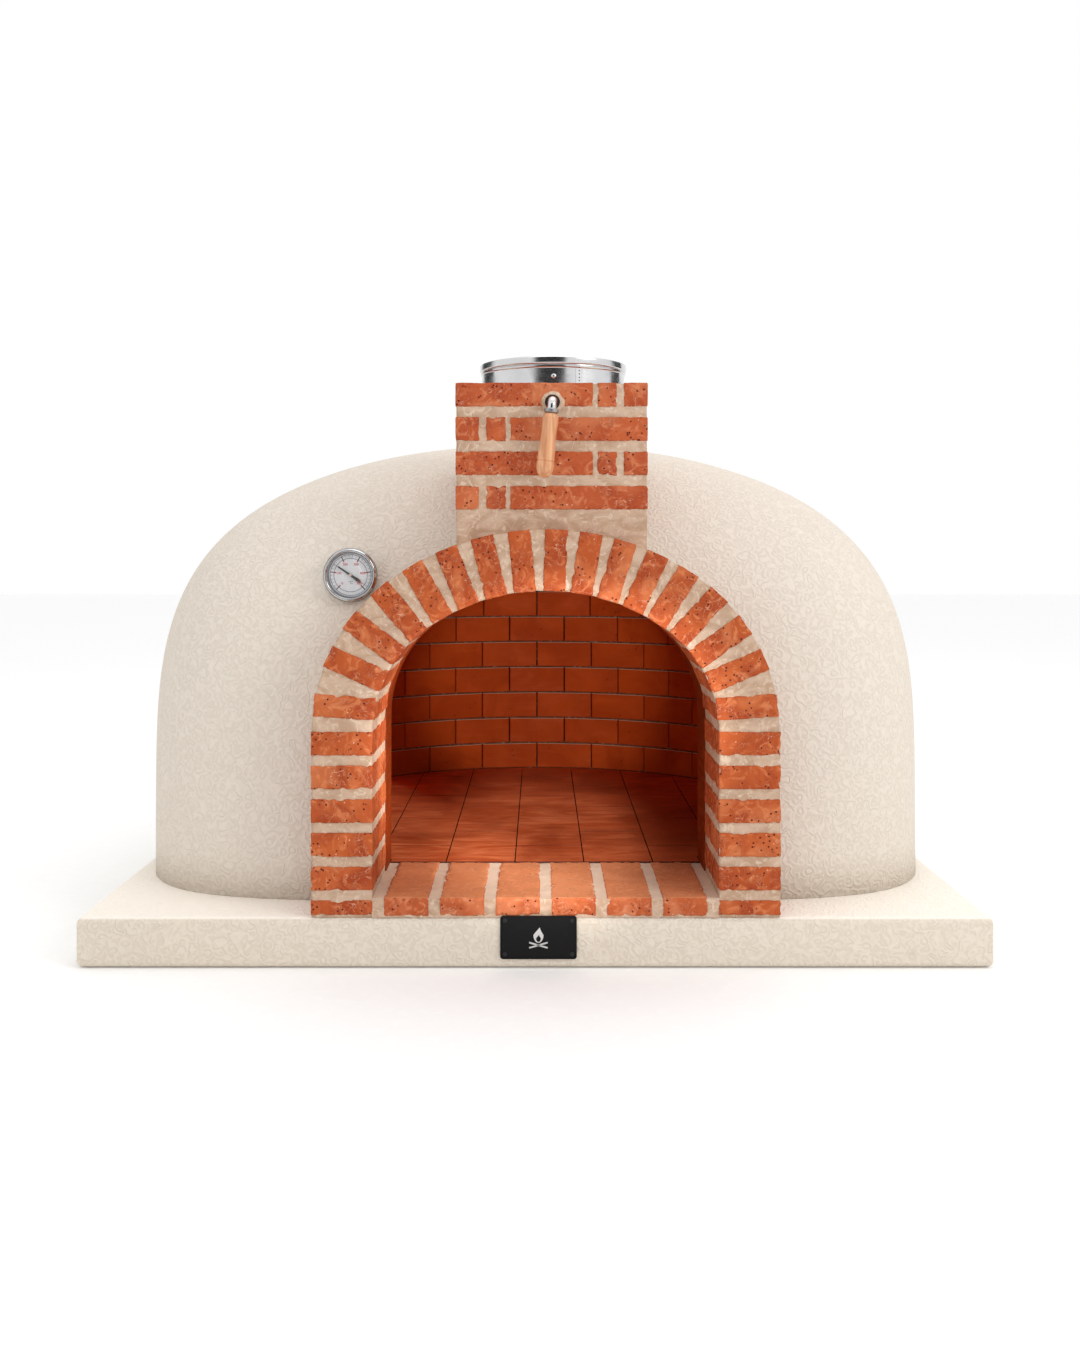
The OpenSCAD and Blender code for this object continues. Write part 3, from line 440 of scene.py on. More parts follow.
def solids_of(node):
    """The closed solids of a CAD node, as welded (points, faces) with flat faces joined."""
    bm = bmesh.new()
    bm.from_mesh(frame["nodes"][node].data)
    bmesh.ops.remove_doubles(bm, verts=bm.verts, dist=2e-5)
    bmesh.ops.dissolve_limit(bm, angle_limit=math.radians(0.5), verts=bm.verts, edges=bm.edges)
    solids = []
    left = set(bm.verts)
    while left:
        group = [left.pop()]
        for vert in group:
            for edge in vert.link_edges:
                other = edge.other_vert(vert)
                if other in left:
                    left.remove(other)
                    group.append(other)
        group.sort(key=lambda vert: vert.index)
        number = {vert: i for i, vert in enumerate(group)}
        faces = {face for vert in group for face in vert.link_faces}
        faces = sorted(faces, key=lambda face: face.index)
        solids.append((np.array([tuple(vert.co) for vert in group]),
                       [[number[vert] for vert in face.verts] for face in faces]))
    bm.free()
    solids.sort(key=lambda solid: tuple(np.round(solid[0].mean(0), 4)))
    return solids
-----
Copy out the full listing exactly.

* _RESPONSE TO THIS TASK_:
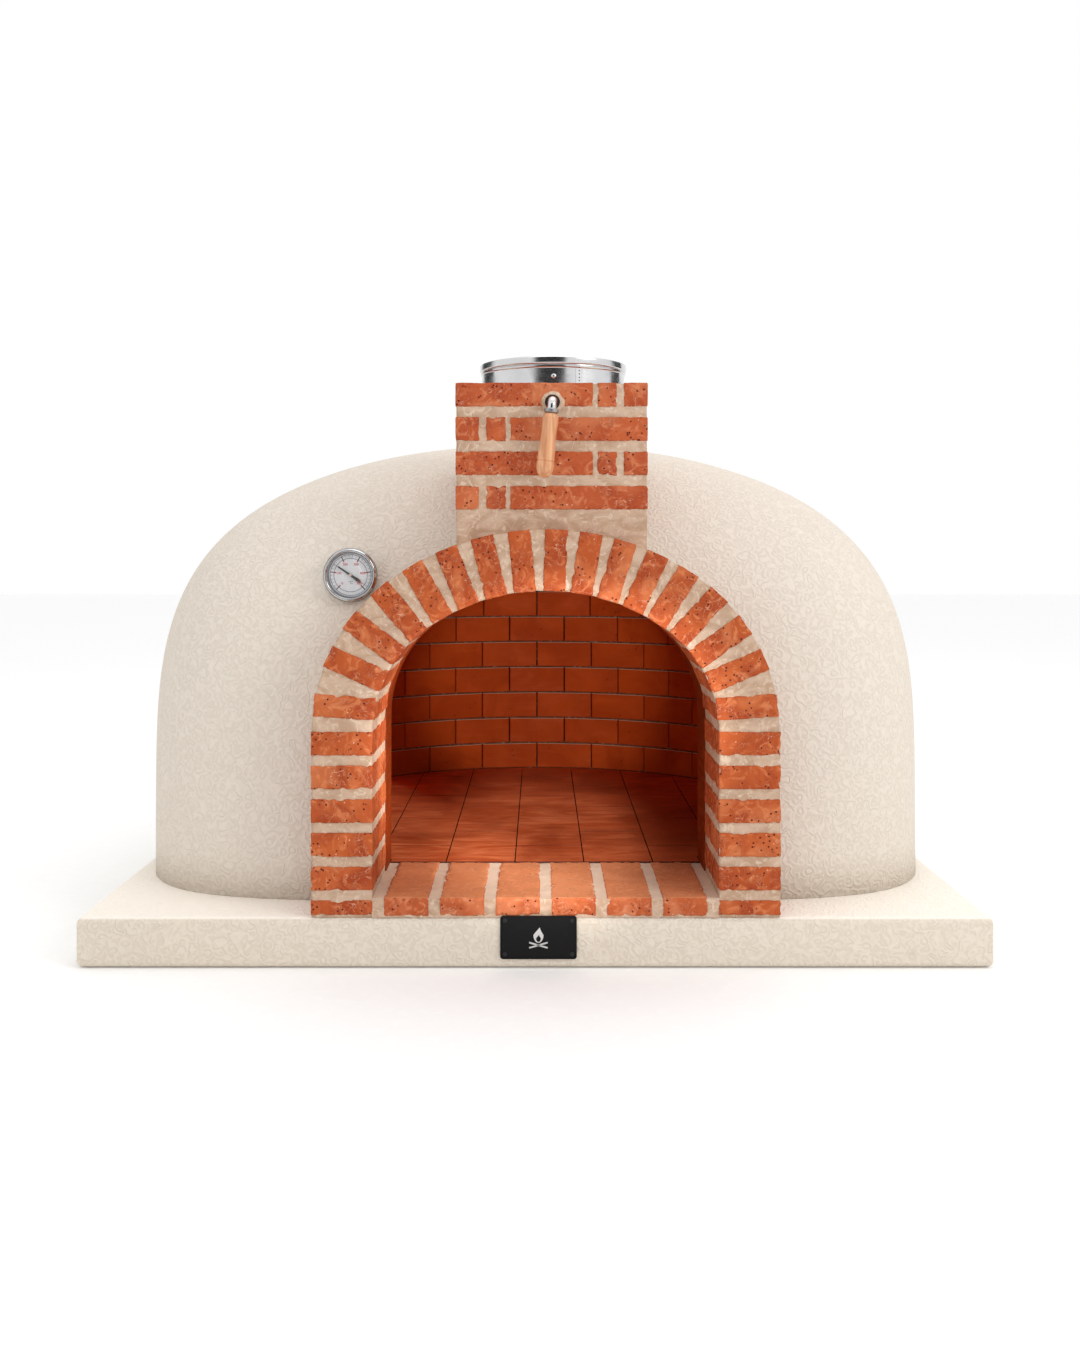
The OpenSCAD and Blender code for this object continues. Write part 3, from line 440 of scene.py on. More parts follow.
def solids_of(node):
    """The closed solids of a CAD node, as welded (points, faces) with flat faces joined."""
    bm = bmesh.new()
    bm.from_mesh(frame["nodes"][node].data)
    bmesh.ops.remove_doubles(bm, verts=bm.verts, dist=2e-5)
    bmesh.ops.dissolve_limit(bm, angle_limit=math.radians(0.5), verts=bm.verts, edges=bm.edges)
    solids = []
    left = set(bm.verts)
    while left:
        group = [left.pop()]
        for vert in group:
            for edge in vert.link_edges:
                other = edge.other_vert(vert)
                if other in left:
                    left.remove(other)
                    group.append(other)
        group.sort(key=lambda vert: vert.index)
        number = {vert: i for i, vert in enumerate(group)}
        faces = {face for vert in group for face in vert.link_faces}
        faces = sorted(faces, key=lambda face: face.index)
        solids.append((np.array([tuple(vert.co) for vert in group]),
                       [[number[vert] for vert in face.verts] for face in faces]))
    bm.free()
    solids.sort(key=lambda solid: tuple(np.round(solid[0].mean(0), 4)))
    return solids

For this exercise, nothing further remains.